EXERCISE DETAILS. Up to and including the line with "from mathutils import Vector, noise", reproduce the listing below exactly, beginning at its first line.

DATA PROVIDED.
###
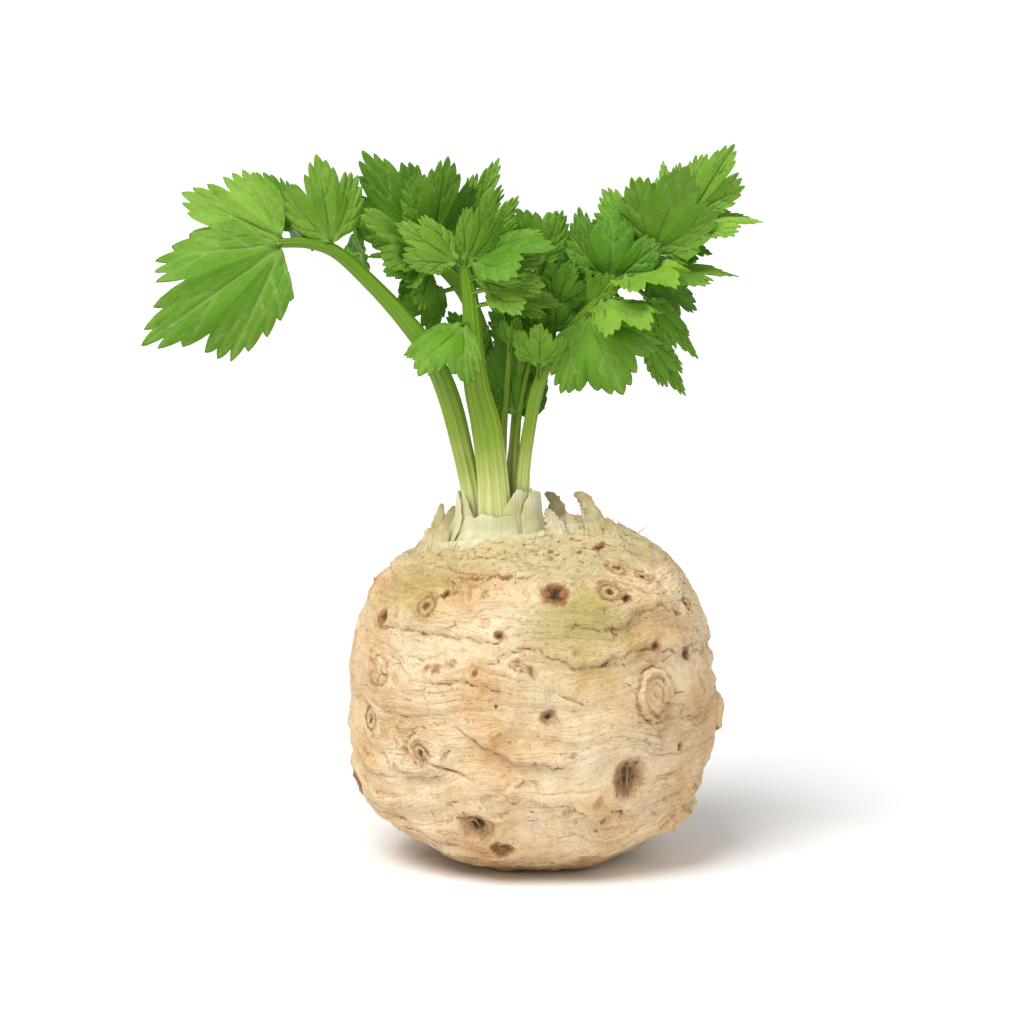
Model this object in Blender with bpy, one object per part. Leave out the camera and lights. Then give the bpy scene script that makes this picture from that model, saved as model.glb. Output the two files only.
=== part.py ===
"""Celeriac root with its leaf stalks, leaflets and torn leaf bases: the solid construction.

Metres, +Z up. The origin is the centre of the small flat spot that the root rests on, and the
front, where the big ringed scar is, looks along -Y. Run it with
blender --background --python part.py, or from Blender's text editor.
"""

import math

import bmesh
import bpy
from mathutils import Vector, noise

MM = 0.001
GAP = 0.4  # millimetres between a piece and the one that it grows from
UP = Vector((0, 0, 1))

# The swollen root, in millimetres.
ROOT_CENTRE = Vector((1.5, 0, 52))
ROOT_HALF = (57.5, 55.5)  # half its width, left to right and front to back
ROOT_ABOVE, ROOT_BELOW = 52, 53.2  # from the centre to the crown and to the underside
ROOT_SQUARENESS = 2.7  # 2 is an ellipsoid, and more is boxier
ROOT_CUTS = 12  # subdivisions of each face of the ball it starts from
SWELL = 1.5  # height of the broad, slow swellings
SWELL_PITCH = 1.7  # how close together they are
# Lumps and hollows: azimuth in degrees from the front, height, size, and half angle in degrees.
LUMPS = (
    (84, 47, 3.4, 9),
    (63, 19, 2.6, 11),
    (-79, 27, 2.8, 12),
    (-22, 14, 1.8, 14),
    (150, 34, 3.0, 12),
    (-140, 62, 2.4, 14),
    (118, 78, 2.2, 12),
    (-165, 22, 2.6, 13),
    (25, 68, 1.6, 12),
    (5, 58, -1.4, 10),
    (33, 34, -1.2, 9),
)
# Swellings of the crown: centre in X and Y, size, half angle in degrees.
CROWN_SWELLINGS = (
    (-9, 0, 2.6, 22),
    (17, 10, 4.0, 14),
    (4, 24, 1.5, 14),
)
# Flats where the root was trimmed with a knife: outward direction and distance from the centre.
# A flat keeps a fifth of the roundness that it replaces.
TRIM_DEPTH = 0.8
TRIMS = (
    ((-0.50, -0.30, -0.82), 58.0),
    ((0.60, -0.30, -0.74), 58.5),
    ((0.30, 0.55, -0.78), 58.0),
    ((-0.45, 0.60, -0.66), 58.5),
)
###
TASK ANSWER.
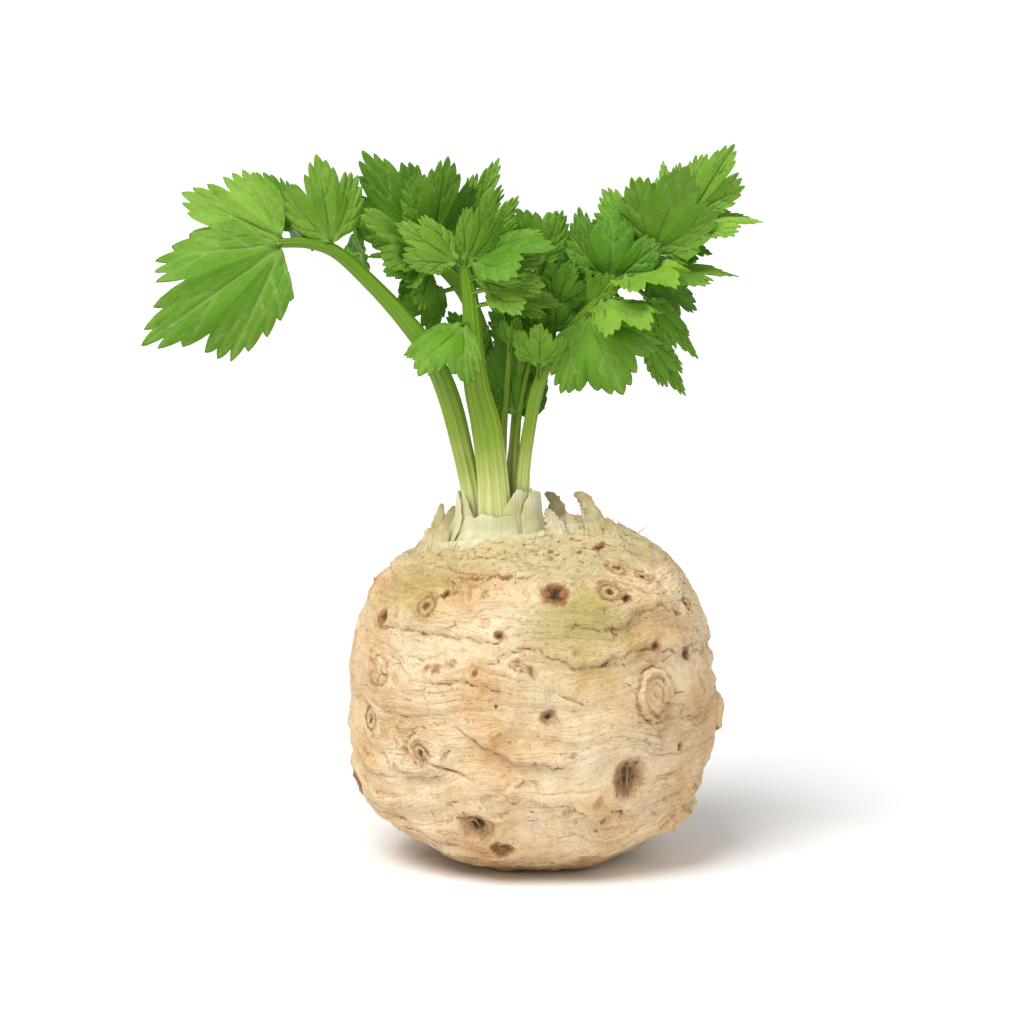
Model this object in Blender with bpy, one object per part. Leave out the camera and lights. Then give the bpy scene script that makes this picture from that model, saved as model.glb. Output the two files only.
=== part.py ===
"""Celeriac root with its leaf stalks, leaflets and torn leaf bases: the solid construction.

Metres, +Z up. The origin is the centre of the small flat spot that the root rests on, and the
front, where the big ringed scar is, looks along -Y. Run it with
blender --background --python part.py, or from Blender's text editor.
"""

import math

import bmesh
import bpy
from mathutils import Vector, noise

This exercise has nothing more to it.